» Objective
Write the material out again exactly as it stands.

» Dataset extract
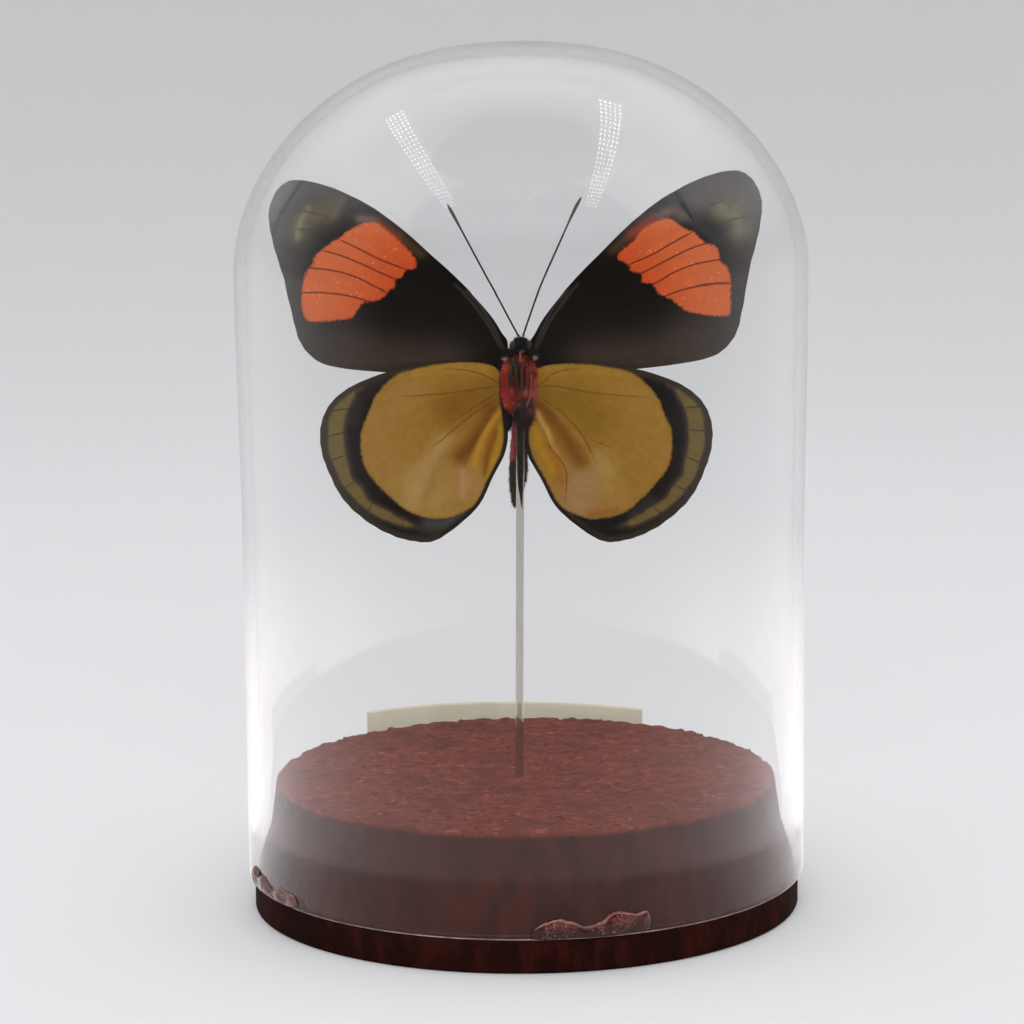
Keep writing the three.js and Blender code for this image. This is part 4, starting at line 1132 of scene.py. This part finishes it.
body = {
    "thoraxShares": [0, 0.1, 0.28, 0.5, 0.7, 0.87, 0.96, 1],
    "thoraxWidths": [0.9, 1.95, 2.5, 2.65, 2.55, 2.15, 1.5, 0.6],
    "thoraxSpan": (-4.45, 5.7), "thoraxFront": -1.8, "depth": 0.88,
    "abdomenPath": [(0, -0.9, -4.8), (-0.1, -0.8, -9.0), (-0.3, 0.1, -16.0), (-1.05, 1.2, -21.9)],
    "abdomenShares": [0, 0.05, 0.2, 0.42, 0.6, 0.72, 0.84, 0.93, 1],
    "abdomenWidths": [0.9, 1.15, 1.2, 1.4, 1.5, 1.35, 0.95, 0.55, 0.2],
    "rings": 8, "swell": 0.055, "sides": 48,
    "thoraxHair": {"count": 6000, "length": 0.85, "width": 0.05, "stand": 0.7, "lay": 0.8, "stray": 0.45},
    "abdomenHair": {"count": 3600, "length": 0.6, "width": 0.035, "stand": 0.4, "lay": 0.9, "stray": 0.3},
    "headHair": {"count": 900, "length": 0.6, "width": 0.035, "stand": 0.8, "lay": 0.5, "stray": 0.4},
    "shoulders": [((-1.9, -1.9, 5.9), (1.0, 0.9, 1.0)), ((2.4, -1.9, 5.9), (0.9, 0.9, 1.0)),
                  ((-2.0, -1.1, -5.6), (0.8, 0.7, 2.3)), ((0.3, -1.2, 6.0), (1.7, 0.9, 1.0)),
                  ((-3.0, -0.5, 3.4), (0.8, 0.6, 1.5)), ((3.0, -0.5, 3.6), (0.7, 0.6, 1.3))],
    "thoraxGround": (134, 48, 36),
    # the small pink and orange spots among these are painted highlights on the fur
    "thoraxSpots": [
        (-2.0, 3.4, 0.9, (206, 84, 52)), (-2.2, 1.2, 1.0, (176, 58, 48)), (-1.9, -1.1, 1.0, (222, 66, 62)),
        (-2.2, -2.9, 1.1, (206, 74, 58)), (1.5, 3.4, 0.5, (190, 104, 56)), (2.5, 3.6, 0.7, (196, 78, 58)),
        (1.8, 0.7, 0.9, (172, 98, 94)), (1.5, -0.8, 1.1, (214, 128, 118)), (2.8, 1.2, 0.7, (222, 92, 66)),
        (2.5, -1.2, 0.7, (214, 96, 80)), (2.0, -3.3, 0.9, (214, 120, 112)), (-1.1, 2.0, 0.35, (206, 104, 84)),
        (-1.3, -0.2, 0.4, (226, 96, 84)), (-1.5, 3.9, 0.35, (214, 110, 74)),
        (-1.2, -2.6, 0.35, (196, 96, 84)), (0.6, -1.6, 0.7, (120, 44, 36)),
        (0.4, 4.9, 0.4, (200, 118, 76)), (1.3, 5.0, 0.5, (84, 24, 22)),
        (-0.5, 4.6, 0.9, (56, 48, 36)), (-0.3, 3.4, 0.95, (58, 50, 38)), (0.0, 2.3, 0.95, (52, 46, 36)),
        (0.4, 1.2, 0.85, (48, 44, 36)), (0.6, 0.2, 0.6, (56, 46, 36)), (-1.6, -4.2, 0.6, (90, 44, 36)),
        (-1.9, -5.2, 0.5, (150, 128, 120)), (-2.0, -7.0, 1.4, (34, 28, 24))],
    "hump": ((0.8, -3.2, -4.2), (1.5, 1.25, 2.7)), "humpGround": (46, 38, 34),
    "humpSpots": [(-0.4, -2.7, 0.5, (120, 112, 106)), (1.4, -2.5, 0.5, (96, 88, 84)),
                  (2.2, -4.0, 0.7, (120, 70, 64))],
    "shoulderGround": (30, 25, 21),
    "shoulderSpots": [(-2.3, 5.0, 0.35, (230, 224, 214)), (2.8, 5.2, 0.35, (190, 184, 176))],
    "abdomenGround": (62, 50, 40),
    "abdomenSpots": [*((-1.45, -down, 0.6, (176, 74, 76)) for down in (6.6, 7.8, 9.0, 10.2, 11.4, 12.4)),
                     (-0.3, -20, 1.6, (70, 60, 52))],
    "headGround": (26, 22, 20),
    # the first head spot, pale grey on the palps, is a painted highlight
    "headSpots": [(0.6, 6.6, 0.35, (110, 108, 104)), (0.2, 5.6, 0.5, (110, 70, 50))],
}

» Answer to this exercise
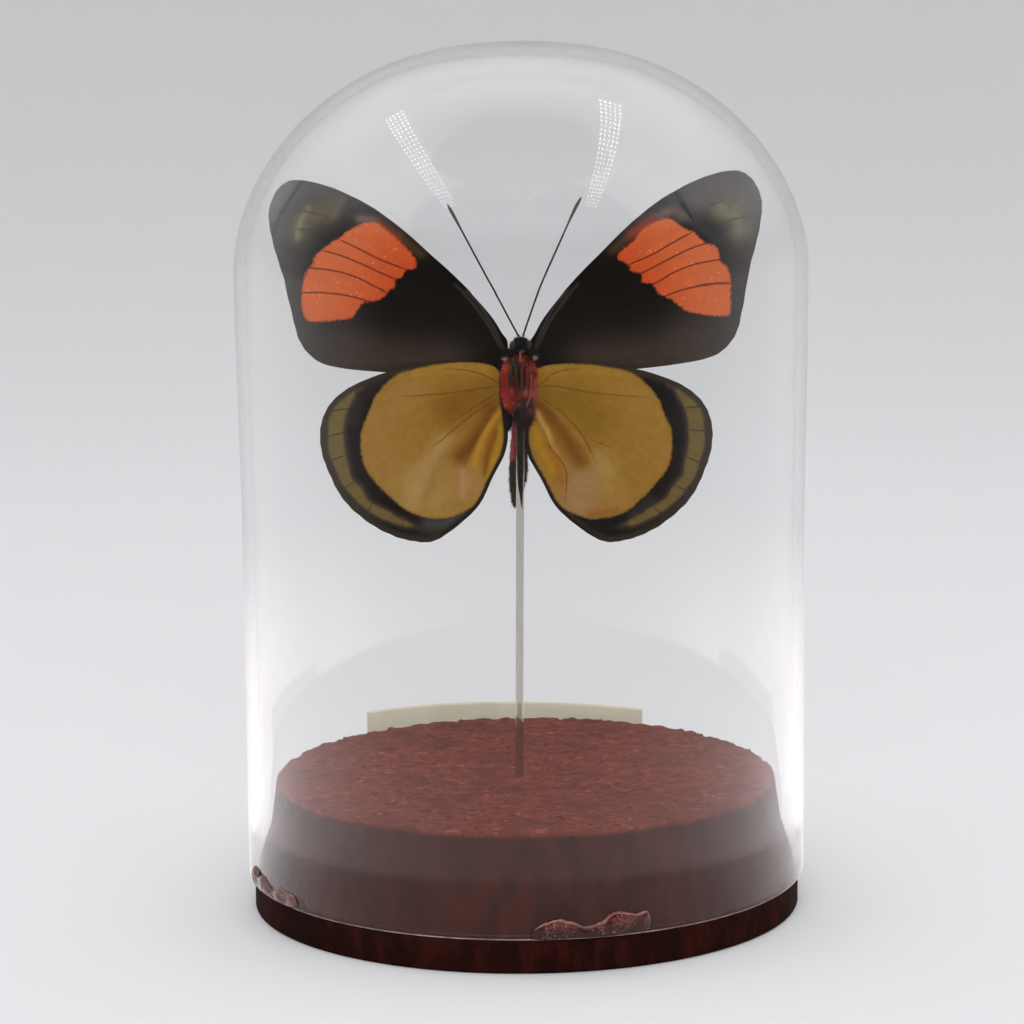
Keep writing the three.js and Blender code for this image. This is part 4, starting at line 1132 of scene.py. This part finishes it.
body = {
    "thoraxShares": [0, 0.1, 0.28, 0.5, 0.7, 0.87, 0.96, 1],
    "thoraxWidths": [0.9, 1.95, 2.5, 2.65, 2.55, 2.15, 1.5, 0.6],
    "thoraxSpan": (-4.45, 5.7), "thoraxFront": -1.8, "depth": 0.88,
    "abdomenPath": [(0, -0.9, -4.8), (-0.1, -0.8, -9.0), (-0.3, 0.1, -16.0), (-1.05, 1.2, -21.9)],
    "abdomenShares": [0, 0.05, 0.2, 0.42, 0.6, 0.72, 0.84, 0.93, 1],
    "abdomenWidths": [0.9, 1.15, 1.2, 1.4, 1.5, 1.35, 0.95, 0.55, 0.2],
    "rings": 8, "swell": 0.055, "sides": 48,
    "thoraxHair": {"count": 6000, "length": 0.85, "width": 0.05, "stand": 0.7, "lay": 0.8, "stray": 0.45},
    "abdomenHair": {"count": 3600, "length": 0.6, "width": 0.035, "stand": 0.4, "lay": 0.9, "stray": 0.3},
    "headHair": {"count": 900, "length": 0.6, "width": 0.035, "stand": 0.8, "lay": 0.5, "stray": 0.4},
    "shoulders": [((-1.9, -1.9, 5.9), (1.0, 0.9, 1.0)), ((2.4, -1.9, 5.9), (0.9, 0.9, 1.0)),
                  ((-2.0, -1.1, -5.6), (0.8, 0.7, 2.3)), ((0.3, -1.2, 6.0), (1.7, 0.9, 1.0)),
                  ((-3.0, -0.5, 3.4), (0.8, 0.6, 1.5)), ((3.0, -0.5, 3.6), (0.7, 0.6, 1.3))],
    "thoraxGround": (134, 48, 36),
    # the small pink and orange spots among these are painted highlights on the fur
    "thoraxSpots": [
        (-2.0, 3.4, 0.9, (206, 84, 52)), (-2.2, 1.2, 1.0, (176, 58, 48)), (-1.9, -1.1, 1.0, (222, 66, 62)),
        (-2.2, -2.9, 1.1, (206, 74, 58)), (1.5, 3.4, 0.5, (190, 104, 56)), (2.5, 3.6, 0.7, (196, 78, 58)),
        (1.8, 0.7, 0.9, (172, 98, 94)), (1.5, -0.8, 1.1, (214, 128, 118)), (2.8, 1.2, 0.7, (222, 92, 66)),
        (2.5, -1.2, 0.7, (214, 96, 80)), (2.0, -3.3, 0.9, (214, 120, 112)), (-1.1, 2.0, 0.35, (206, 104, 84)),
        (-1.3, -0.2, 0.4, (226, 96, 84)), (-1.5, 3.9, 0.35, (214, 110, 74)),
        (-1.2, -2.6, 0.35, (196, 96, 84)), (0.6, -1.6, 0.7, (120, 44, 36)),
        (0.4, 4.9, 0.4, (200, 118, 76)), (1.3, 5.0, 0.5, (84, 24, 22)),
        (-0.5, 4.6, 0.9, (56, 48, 36)), (-0.3, 3.4, 0.95, (58, 50, 38)), (0.0, 2.3, 0.95, (52, 46, 36)),
        (0.4, 1.2, 0.85, (48, 44, 36)), (0.6, 0.2, 0.6, (56, 46, 36)), (-1.6, -4.2, 0.6, (90, 44, 36)),
        (-1.9, -5.2, 0.5, (150, 128, 120)), (-2.0, -7.0, 1.4, (34, 28, 24))],
    "hump": ((0.8, -3.2, -4.2), (1.5, 1.25, 2.7)), "humpGround": (46, 38, 34),
    "humpSpots": [(-0.4, -2.7, 0.5, (120, 112, 106)), (1.4, -2.5, 0.5, (96, 88, 84)),
                  (2.2, -4.0, 0.7, (120, 70, 64))],
    "shoulderGround": (30, 25, 21),
    "shoulderSpots": [(-2.3, 5.0, 0.35, (230, 224, 214)), (2.8, 5.2, 0.35, (190, 184, 176))],
    "abdomenGround": (62, 50, 40),
    "abdomenSpots": [*((-1.45, -down, 0.6, (176, 74, 76)) for down in (6.6, 7.8, 9.0, 10.2, 11.4, 12.4)),
                     (-0.3, -20, 1.6, (70, 60, 52))],
    "headGround": (26, 22, 20),
    # the first head spot, pale grey on the palps, is a painted highlight
    "headSpots": [(0.6, 6.6, 0.35, (110, 108, 104)), (0.2, 5.6, 0.5, (110, 70, 50))],
}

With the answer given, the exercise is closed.